OUCH !! Maybe I don't want one....:frown
 

nthfinity

Well-known member
Apr 18, 2006
457
South East MI
Elon Musk is the new John DeLorean. Crack cocaine, anyone?

The Valley's hottest electric-car maker is running on fumes. Tesla Motors, the brightest hope of Silicon Valley's nascent clean-automotive industry, has only $9 million in the bank, a longtime employee tells us. The company, which recently laid off dozens of employees and announced the closing of its Detroit office, called an all-hands meeting yesterday evening to inform employees of its financial state. What makes the company's low cash balance especially scary, our tipster says, is that the company has taken "multiple tens of millions" of dollars in deposits from customers — anywhere from $5,000 to $60,000 per vehicle — and has only delivered 50 of them.
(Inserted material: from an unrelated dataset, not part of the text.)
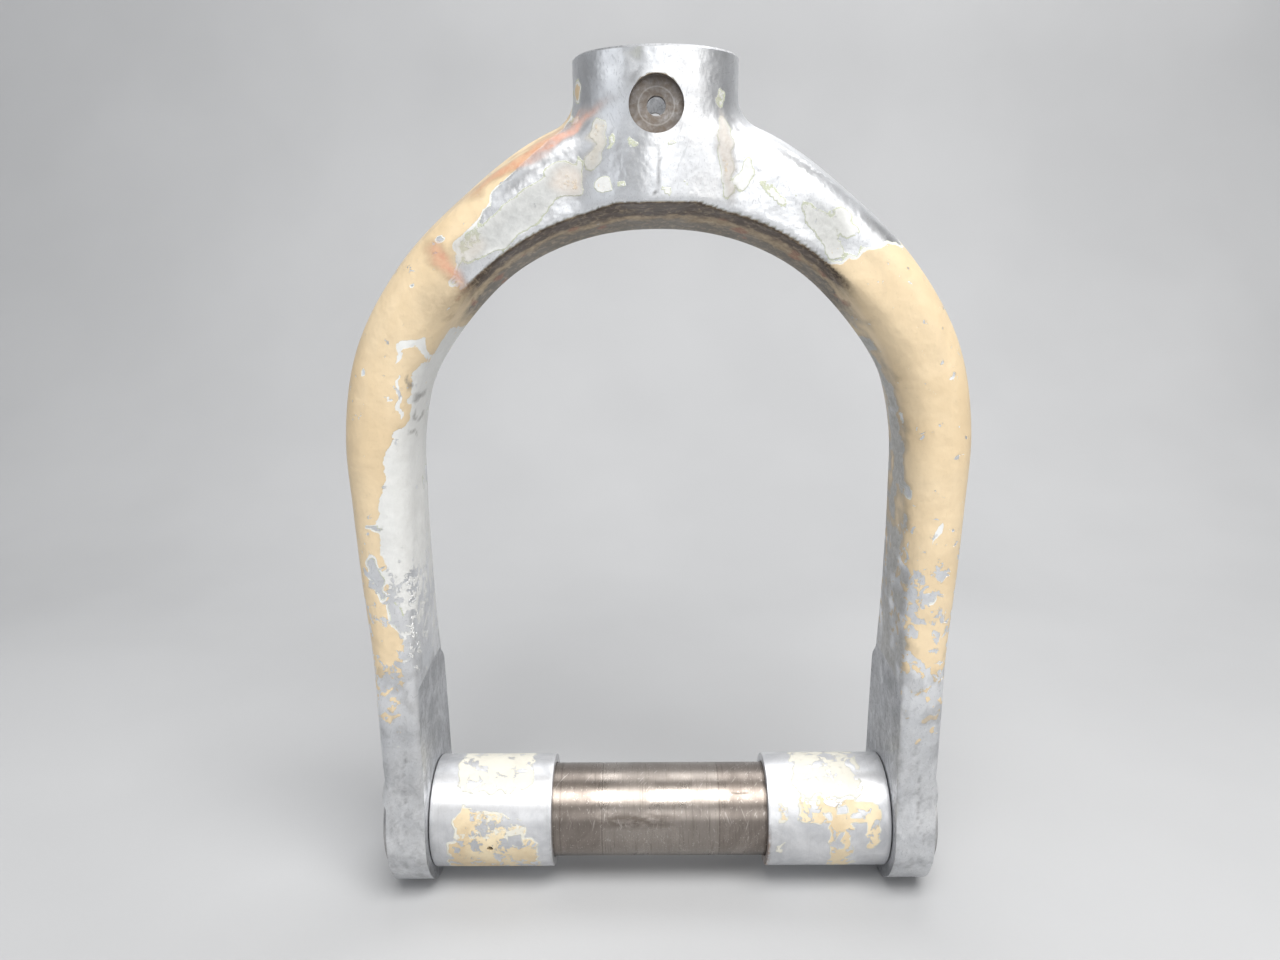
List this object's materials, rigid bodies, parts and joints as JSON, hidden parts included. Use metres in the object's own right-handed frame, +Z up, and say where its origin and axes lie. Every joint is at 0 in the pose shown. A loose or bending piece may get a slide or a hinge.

The obvious conclusion: Having already spent its customers' deposits, it may run out of money before it delivers the cars they have paid for. Here's the Tesla insider's report:

"As a longtime employee of Tesla Motors, yesterday was the worst day since i joined Tesla Motors four years ago. A company all-hands meeting was called yesterday evening and a simple six-page company financial model was communicated. I was shocked to learn that we only had ~$9 million in the bank.

The first few hundred cars have been paid full in cash when they booked their vehicles. The reservations following that required from $4,000 to $60,000 of deposit. We have over 1,200 reservations, which manes we've taken multiples of tens of millions of cash from our customers and have spent them all. Meanwhile, we only delivered less than 50 cars.

I actually talked a close friend of mine into putting down $60,000 for a Tesla Roadster. I cannot conscientiously be a bystander anymore and allow my company to deceive the public and defraud our dear customers. Our customers and the general public are the reason Tesla is so loved. The fact that they are being lied to is just wrong."

Owen Thomas, Valleywag
http://valleywag.com/5071621/tesla-motors-has-9-million-in-the-bank-may-not-deliver-cars
 

BlackICE

GT Owner
Nov 2, 2005
1,416
SF Bay Area in California
Yikes! Similar cash management used by many custom or boutique auto shops. I can think of two of them that even worked on Fords before they folded or should have! :thumbsdow

I wonder did Arnold S. get his.
 

Fubar

Totally ****** Up
Mark II Lifetime
Le Mans 2010 Supporter
Aug 2, 2006
3,979
Dallas, TX
 

S592R

GT Owner
Mark IV Lifetime
Dec 3, 2006
2,800
Mark, Its a cool car ... hope it makes it out of the chute. I'd be interested in getting one if it tested out well post production.

Too bad about Tesla, I just read an article in R&T that was pumping up the new four door car and said that they just hired a chief designer away from Mazda.

Who knows.... only time will tell.
 

djs

GT Owner
Mark IV Lifetime
Jun 7, 2007
2,082
From Bloomberg:

Tesla to Raise $40 Million in Convertible Debt Offer (Update1)

By Alan Ohnsman

Nov. 3 (Bloomberg) -- Tesla Motors Inc., a maker of luxury electric sports cars, is raising $40 million in a private convertible debt offering after slumping equity markets scuttled plans for an initial share sale.

Most of Tesla's current large investors have committed to the fundraising, Chief Executive Officer Elon Musk said in an interview late yesterday. Musk, Tesla's main backer with $55 million of his own money tied up, said he's also investing more in the San Carlos, California-based company.

``It's a significant further commitment,'' said Musk, 37, without elaborating. ``We do feel this funding will take us to cash flow break-even. I'm hoping that will be by mid-2009.''

Closely held Tesla, pinched by the global financial crisis, cut its full-time workforce by 24 percent in October and said it will have a one-year delay to 2011 of its second model, a $60,000 sedan. Musk said the share sale that might have come as soon as this year is now scrubbed, with no new timetable.

``This is maybe the worst financial environment since the Great Depression,'' said Musk, who received almost $300 million from public offerings of online companies PayPal and Zip2 Corp.

Previous private funding rounds have raised $147 million, said Rachel Konrad, a spokeswoman. Investors include Google Inc. founders Larry Page and Sergey Brin and California-based venture funds Vantage Point and JP Morgan Bay Area Equity Fund.

$109,000 Sports Car

Tesla has delivered 50 of its $109,000 Roadsters to customers this year. Weekly production is now at 10 vehicles, and Tesla has set a goal of tripling that output by early next year. Tesla said it has orders for more than 1,200 cars from customers in the U.S. and Europe.

Roadster sales may be expanded to Asia in 2009, Musk said, naming Tokyo, Shanghai, Singapore and Hong Kong as potential markets.

Tesla's Roadster is produced at Group Lotus Plc's factory in Hethel, England. Final assembly takes place in San Carlos, where Tesla builds and installs the car's lithium-ion battery packs.

The Roadster can accelerate from 0 to 60 miles (97 kilometers) per hour in 3.9 seconds, Tesla says. The car can travel as far as 244 miles on a single charge.